NO WRITER ATTRIBUTED

Columbia Symphony Orchestra, Schola Cantorum, soloists, the composer conducting. Columbia ML 5383.

Threni is the most recent (1958) of Stravinsky's works on records. (The latest work of all, Movements for Piano and Orchestra, received its first performance on Sunday.) The old composer, whose denunciations of the twelve-tone method used to be famous, has now written a piece derived almost entirely from on twelve-tone row. Everyone knew it was coming: the direction of the wind could be ascertained in 192, with the inversions and retrogrades of the Cantata; then real twelve-tone sections appeared in Canticum Sacrum and Agon: then came Threni ("Threnodies"), a long (for Stravinsky) setting of texts from the Vulgate Lamentations of Jeremiah. Nor was it hard to predict that this piece would sound like Stravinsky, and not like the Viennese, the young serialists, or anybody else. I did find one or two places which reminded me that Stravinksy has been studying Webern (curiously, one of these, the Invocavi, but that was all.

The explanation for this personal kind of writing begins with the basic row, which is full of fourths and conspicuously low on highly dissonant intervals like minor seconds, thereby permitting continual suggestions of tonality, while orthodox twelve-tone theory axiomatically excludes anything tonal. (Concerning Threni, Stravinsky has mentioned the "triadic references in every bar.") Also, the series is fragmented, transposed and otherwise manipulated so that lines recall Oedipus Rex and the Canticum instead of Schoenberg. The rhythm and scoring is all Stravinksy; in particular the reserved, consciously archaic Stravinksy of the past few years; more reflective, less apparently expressive than, say, Krenek's twelve-tone setting of Jeremiah, also deliberately archaic in its way.

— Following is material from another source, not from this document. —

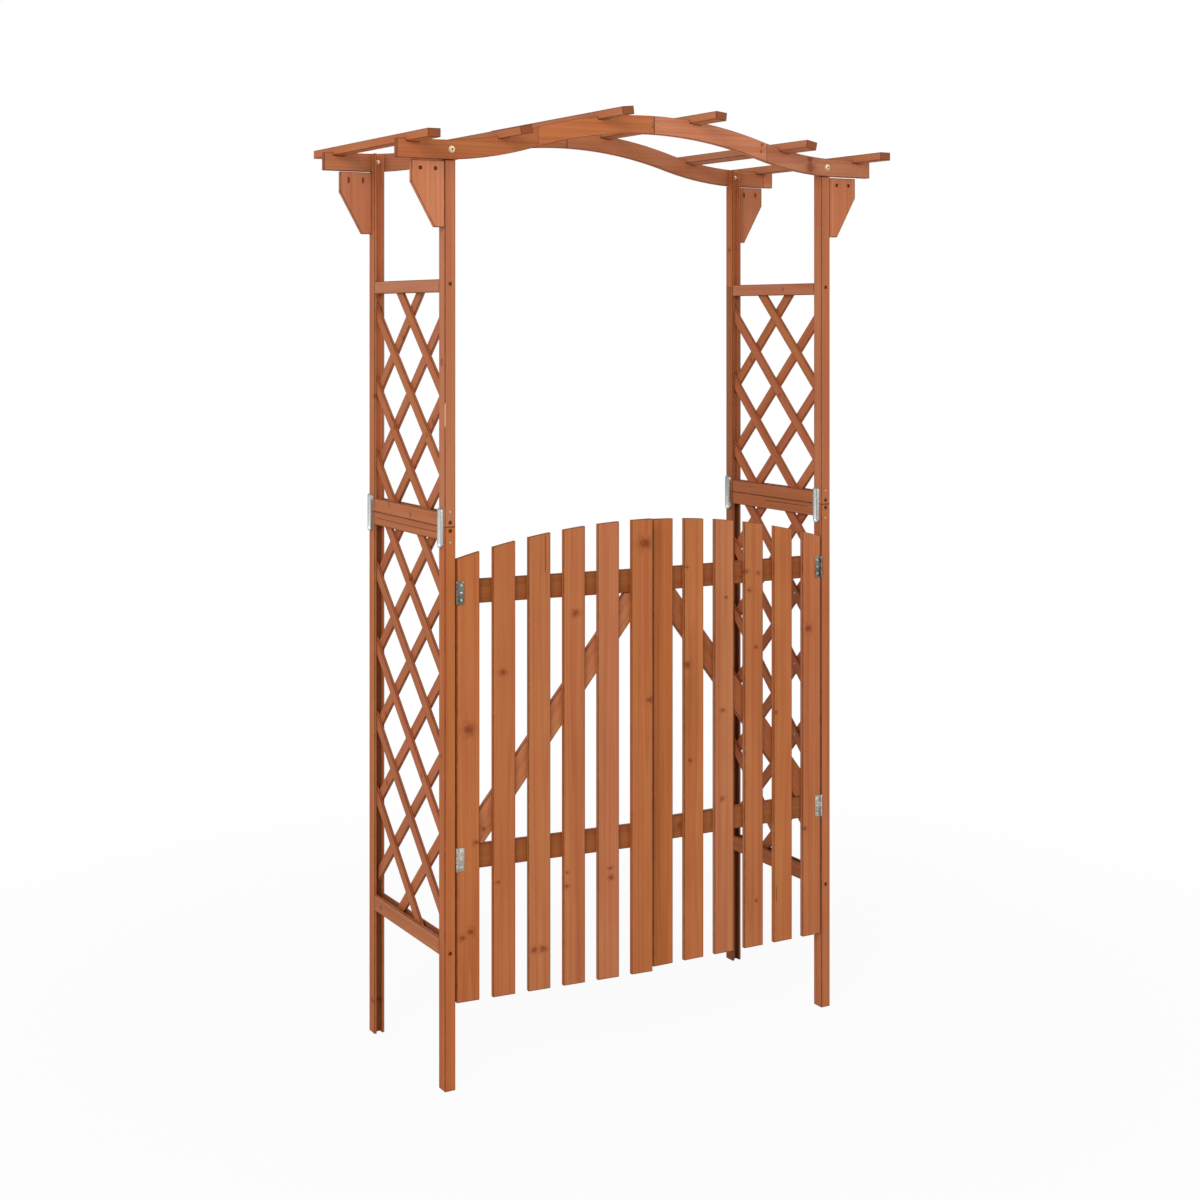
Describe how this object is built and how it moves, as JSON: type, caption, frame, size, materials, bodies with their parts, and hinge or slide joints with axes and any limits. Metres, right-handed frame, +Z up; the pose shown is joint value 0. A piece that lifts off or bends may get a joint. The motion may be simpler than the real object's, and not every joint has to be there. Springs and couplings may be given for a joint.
{
  "type": "garden arch with gate",
  "caption": "Free-standing wooden garden arch with trellis sides, a serpentine slatted roof and a hinged slatted gate.",
  "frame": {"origin": "on the ground, in the middle of the arch's width and depth", "axes": "+X along the width, to the right for a viewer in front; -Y towards the front, where the gate leaves hang; +Z up"},
  "size_m": [1.2, 0.614, 2.0367],
  "materials": {
    "frame_timber": "stained, satin",
    "lath_timber": "stained, satin",
    "roof_timber": "stained, satin",
    "gate_timber": "stained, satin",
    "hinge_steel": "zinc plated, satin"
  },
  "bodies": {
    "arch": {"front_left_lower_post": "frame_timber", "front_left_upper_post": "frame_timber", "front_right_lower_post": "frame_timber", "front_right_upper_post": "frame_timber", "rear_left_lower_post": "frame_timber", "rear_left_upper_post": "frame_timber", "rear_right_lower_post": "frame_timber", "rear_right_upper_post": "frame_timber", "left_bottom_rail": "frame_timber", "left_lower_middle_rail": "frame_timber", "left_upper_middle_rail": "frame_timber", "left_top_rail": "frame_timber", "right_bottom_rail": "frame_timber", "right_lower_middle_rail": "frame_timber", "right_upper_middle_rail": "frame_timber", "right_top_rail": "frame_timber", "left_lower_lattice": "lath_timber", "left_upper_lattice": "lath_timber", "right_lower_lattice": "lath_timber", "right_upper_lattice": "lath_timber", "front_left_bracket": "roof_timber", "front_right_bracket": "roof_timber", "rear_left_bracket": "roof_timber", "rear_right_bracket": "roof_timber", "front_beam_left_half": "roof_timber", "front_beam_right_half": "roof_timber", "rear_beam_left_half": "roof_timber", "rear_beam_right_half": "roof_timber", "rafter_1": "roof_timber", "rafter_2": "roof_timber", "rafter_3": "roof_timber", "rafter_4": "roof_timber", "rafter_5": "roof_timber", "rafter_6": "roof_timber", "left_lower_hinge_post_leaf": "hinge_steel", "left_upper_hinge_post_leaf": "hinge_steel", "right_lower_hinge_post_leaf": "hinge_steel", "right_upper_hinge_post_leaf": "hinge_steel"},
    "left_leaf": {"left_slat_1": "gate_timber", "left_slat_2": "gate_timber", "left_slat_3": "gate_timber", "left_slat_4": "gate_timber", "left_slat_5": "gate_timber", "left_slat_6": "gate_timber", "left_lower_ledge": "gate_timber", "left_upper_ledge": "gate_timber", "left_brace": "gate_timber", "left_lower_hinge_gate_leaf": "hinge_steel", "left_upper_hinge_gate_leaf": "hinge_steel"},
    "right_leaf": {"right_slat_1": "gate_timber", "right_slat_2": "gate_timber", "right_slat_3": "gate_timber", "right_slat_4": "gate_timber", "right_slat_5": "gate_timber", "right_slat_6": "gate_timber", "right_lower_ledge": "gate_timber", "right_upper_ledge": "gate_timber", "right_brace": "gate_timber", "right_lower_hinge_gate_leaf": "hinge_steel", "right_upper_hinge_gate_leaf": "hinge_steel"}
  },
  "joints": [
    {"name": "left_gate_hinge", "type": "hinge", "parent": "arch", "child": "left_leaf", "pos_m": [-0.4636, -0.1997, 0.746], "axis": [0, 0, -1], "range_deg": [-9.8, 170.2]},
    {"name": "right_gate_hinge", "type": "hinge", "parent": "arch", "child": "right_leaf", "pos_m": [0.4636, -0.1997, 0.746], "axis": [0, 0, 1], "range_deg": [-5, 175]}
  ]
}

Krenek's pathos in instantly communicative, the pain is very near the surface. Threni seems more akin to the Lamentationes of Tallis, written almost 400 years ago; both rely on low timbres and an introspective polyphony that seems to express the recollection of pain rather than its direct experience.

Threni is really a series of canonic passages, generally sung by soloists, punctuated by choral enunciations of the Hebrew letters that divide the text. The letters are short, frequently no more that a bar, and gentle, in the manner of Orpheus and the Sonata for two pianos. The considerable body of instruments is never used all at once, but broken into chamber-like groups; even then the instrumental comments are decidedly laconic. Exceptionally, the first movement includes a remarkable passage for tenor and fluegelhorn in free canon, while low sopranos, altos and low violins tremolandi move about restlessly. The peculiar, dark tone of the fluegelhorn (alto bugle) is oddly appropriate in this setting of the most terrible portions of the text. But the canons are the heart of the work. These are uncompromisingly bare of ornamentation, often unaccompanied; every consideration is excluded except the row and its transformations into lines and combinations of lines. This might be the point to ask: Does the piece have anything to say? The formal, declamatory style is not particularly friendly, nor are the most ingratiating sections meant for casual listening. I found Threni frequently affecting, although in parts the gray was unrelieved. More hearings might easily produce a different view.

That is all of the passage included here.